- [Exercise]: Print, without altering anything, the lines from the one that holds "obj.matrix_world = Matrix.Identity(4)" to the one that holds "bpy.context.scene.camera = camera", inclusive. No other lines belong in the output.

- [Items from a data source]:
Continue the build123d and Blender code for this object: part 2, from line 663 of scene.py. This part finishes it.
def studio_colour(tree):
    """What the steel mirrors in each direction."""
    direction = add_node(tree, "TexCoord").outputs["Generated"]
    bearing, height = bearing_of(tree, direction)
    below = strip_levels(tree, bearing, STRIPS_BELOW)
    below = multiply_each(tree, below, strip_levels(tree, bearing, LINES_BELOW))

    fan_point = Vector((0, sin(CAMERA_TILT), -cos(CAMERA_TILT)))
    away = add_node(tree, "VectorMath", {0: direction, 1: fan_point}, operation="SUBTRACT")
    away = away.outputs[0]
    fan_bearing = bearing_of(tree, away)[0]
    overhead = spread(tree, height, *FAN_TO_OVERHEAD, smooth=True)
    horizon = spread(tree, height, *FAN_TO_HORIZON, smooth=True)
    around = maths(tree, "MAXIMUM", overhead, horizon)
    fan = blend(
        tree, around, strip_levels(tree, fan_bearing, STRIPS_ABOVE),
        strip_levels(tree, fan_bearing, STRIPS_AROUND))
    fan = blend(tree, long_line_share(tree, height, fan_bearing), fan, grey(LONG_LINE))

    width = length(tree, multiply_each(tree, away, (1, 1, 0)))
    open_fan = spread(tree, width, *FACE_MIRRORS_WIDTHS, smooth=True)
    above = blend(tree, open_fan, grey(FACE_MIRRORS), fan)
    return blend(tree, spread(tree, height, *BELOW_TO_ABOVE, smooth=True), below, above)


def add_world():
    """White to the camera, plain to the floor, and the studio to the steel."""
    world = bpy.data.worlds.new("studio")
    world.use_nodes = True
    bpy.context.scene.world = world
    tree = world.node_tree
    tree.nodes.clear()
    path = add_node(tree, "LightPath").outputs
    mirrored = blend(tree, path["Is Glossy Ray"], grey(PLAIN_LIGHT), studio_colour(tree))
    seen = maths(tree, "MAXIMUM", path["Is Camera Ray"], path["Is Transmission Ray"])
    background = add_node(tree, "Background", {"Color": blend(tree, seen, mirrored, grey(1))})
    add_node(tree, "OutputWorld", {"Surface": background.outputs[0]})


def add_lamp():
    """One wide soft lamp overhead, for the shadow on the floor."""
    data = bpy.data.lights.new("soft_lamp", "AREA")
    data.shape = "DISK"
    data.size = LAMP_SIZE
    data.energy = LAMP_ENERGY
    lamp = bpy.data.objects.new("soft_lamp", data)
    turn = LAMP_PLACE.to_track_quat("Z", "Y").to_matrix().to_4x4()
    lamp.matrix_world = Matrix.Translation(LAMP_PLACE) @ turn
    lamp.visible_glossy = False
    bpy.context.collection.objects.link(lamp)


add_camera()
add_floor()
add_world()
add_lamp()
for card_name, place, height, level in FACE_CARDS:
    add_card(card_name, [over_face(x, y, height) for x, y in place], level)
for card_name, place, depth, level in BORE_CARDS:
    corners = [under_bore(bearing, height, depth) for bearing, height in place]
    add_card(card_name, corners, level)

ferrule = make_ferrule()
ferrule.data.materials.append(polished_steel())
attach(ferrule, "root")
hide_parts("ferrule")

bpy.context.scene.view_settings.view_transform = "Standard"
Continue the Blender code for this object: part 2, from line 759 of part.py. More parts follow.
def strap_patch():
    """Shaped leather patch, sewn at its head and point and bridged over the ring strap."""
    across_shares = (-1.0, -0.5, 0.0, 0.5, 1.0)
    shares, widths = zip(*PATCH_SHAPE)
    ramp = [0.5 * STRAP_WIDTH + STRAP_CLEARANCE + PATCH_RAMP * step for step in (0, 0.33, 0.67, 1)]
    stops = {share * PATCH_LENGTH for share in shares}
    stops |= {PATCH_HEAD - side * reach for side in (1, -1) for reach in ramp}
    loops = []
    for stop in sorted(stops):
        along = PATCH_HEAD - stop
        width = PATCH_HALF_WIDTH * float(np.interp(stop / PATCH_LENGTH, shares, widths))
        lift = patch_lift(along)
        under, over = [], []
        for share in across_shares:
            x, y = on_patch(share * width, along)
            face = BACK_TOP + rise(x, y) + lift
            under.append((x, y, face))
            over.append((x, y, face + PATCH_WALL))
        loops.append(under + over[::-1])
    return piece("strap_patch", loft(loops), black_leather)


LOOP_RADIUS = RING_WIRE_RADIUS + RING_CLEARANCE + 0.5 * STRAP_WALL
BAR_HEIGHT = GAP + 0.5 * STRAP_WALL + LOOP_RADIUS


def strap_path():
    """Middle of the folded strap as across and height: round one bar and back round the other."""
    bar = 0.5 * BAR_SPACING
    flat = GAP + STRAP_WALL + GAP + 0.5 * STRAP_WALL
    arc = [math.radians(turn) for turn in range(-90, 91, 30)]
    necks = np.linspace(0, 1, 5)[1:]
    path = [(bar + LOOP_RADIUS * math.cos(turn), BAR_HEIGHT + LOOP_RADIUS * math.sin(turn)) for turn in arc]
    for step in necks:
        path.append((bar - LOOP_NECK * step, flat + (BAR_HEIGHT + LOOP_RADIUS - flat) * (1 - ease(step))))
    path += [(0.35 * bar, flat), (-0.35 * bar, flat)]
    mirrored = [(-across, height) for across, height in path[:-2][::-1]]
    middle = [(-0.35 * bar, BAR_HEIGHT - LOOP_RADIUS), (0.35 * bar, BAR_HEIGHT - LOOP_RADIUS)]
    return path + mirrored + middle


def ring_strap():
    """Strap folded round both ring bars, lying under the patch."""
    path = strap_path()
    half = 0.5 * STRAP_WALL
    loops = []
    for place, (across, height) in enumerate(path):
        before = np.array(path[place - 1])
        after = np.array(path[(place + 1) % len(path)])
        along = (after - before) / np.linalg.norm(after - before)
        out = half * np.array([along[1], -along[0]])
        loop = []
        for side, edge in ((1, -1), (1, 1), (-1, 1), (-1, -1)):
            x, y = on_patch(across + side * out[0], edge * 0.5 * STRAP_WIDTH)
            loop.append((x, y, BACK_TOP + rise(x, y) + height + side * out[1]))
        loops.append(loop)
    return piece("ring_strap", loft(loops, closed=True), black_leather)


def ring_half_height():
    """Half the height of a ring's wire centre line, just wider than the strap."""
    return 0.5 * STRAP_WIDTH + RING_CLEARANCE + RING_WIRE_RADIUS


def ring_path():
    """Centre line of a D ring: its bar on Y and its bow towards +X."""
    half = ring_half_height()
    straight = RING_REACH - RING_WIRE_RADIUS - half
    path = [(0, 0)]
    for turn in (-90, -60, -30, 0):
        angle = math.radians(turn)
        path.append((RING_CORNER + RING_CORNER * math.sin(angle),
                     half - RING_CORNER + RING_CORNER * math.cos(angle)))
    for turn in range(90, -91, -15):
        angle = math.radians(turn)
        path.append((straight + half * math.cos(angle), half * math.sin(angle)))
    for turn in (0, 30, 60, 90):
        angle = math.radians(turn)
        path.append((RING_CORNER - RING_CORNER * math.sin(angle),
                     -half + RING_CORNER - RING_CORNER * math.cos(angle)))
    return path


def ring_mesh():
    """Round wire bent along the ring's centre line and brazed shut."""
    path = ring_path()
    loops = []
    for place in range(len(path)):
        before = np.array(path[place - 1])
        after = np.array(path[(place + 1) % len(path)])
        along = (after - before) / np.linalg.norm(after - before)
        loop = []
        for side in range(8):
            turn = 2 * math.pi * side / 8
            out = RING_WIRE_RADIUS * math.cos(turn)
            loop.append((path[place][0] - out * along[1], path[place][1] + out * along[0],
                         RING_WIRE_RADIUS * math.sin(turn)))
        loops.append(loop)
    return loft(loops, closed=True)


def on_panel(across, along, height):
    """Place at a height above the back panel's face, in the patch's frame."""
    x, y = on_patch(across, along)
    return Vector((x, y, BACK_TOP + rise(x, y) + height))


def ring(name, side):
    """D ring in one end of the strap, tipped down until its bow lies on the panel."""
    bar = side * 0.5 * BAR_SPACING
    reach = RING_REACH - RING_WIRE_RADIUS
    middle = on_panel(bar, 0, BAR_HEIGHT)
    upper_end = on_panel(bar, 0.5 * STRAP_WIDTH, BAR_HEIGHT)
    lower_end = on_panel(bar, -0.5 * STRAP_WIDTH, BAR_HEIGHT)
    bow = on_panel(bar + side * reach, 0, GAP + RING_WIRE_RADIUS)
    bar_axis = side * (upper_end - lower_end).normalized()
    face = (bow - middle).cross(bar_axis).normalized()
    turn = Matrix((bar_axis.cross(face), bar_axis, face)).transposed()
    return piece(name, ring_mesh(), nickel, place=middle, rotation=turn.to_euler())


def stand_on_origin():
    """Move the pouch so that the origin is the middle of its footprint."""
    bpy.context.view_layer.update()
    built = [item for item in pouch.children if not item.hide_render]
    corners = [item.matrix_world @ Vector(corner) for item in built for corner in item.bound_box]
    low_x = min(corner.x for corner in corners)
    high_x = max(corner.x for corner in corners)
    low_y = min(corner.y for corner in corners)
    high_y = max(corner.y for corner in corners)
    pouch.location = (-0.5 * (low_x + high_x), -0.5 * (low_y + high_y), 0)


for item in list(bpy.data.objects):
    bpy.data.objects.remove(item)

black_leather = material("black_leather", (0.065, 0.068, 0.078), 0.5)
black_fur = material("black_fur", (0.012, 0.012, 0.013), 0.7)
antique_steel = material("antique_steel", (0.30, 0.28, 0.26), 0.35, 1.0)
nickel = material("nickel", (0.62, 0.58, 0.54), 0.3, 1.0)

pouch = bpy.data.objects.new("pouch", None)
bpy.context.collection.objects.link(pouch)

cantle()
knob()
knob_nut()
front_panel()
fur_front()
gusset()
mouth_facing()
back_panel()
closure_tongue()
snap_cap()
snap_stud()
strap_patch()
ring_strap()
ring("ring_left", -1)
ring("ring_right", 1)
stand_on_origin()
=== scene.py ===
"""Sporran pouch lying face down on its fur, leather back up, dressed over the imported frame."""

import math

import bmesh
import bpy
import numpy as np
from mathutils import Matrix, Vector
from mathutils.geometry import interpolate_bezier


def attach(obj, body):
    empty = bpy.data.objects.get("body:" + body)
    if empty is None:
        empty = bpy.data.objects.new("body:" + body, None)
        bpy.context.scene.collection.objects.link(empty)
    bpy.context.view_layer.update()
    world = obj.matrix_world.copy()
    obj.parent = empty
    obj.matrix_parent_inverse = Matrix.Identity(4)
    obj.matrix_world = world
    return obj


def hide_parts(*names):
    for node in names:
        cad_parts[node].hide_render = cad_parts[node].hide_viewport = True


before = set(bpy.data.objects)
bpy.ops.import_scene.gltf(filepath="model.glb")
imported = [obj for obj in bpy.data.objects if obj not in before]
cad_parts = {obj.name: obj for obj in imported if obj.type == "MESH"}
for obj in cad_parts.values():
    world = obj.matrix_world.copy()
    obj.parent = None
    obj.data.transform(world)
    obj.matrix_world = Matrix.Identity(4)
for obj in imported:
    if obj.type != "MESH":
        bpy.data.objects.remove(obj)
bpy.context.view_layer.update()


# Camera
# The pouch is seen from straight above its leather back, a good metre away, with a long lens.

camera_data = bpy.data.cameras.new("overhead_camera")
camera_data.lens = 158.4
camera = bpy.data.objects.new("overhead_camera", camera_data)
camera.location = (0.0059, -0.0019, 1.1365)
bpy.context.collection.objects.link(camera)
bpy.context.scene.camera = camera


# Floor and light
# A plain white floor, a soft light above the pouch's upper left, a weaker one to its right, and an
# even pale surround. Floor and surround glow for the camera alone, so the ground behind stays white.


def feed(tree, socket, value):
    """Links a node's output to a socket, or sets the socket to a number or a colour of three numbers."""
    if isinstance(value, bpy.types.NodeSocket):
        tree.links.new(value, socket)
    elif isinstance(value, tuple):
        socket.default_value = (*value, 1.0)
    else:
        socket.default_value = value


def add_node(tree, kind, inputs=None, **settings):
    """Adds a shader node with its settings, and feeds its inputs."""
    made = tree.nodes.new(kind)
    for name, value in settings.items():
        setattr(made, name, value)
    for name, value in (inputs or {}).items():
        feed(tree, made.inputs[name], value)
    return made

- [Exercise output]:
    obj.matrix_world = Matrix.Identity(4)
for obj in imported:
    if obj.type != "MESH":
        bpy.data.objects.remove(obj)
bpy.context.view_layer.update()


# Camera
# The pouch is seen from straight above its leather back, a good metre away, with a long lens.

camera_data = bpy.data.cameras.new("overhead_camera")
camera_data.lens = 158.4
camera = bpy.data.objects.new("overhead_camera", camera_data)
camera.location = (0.0059, -0.0019, 1.1365)
bpy.context.collection.objects.link(camera)
bpy.context.scene.camera = camera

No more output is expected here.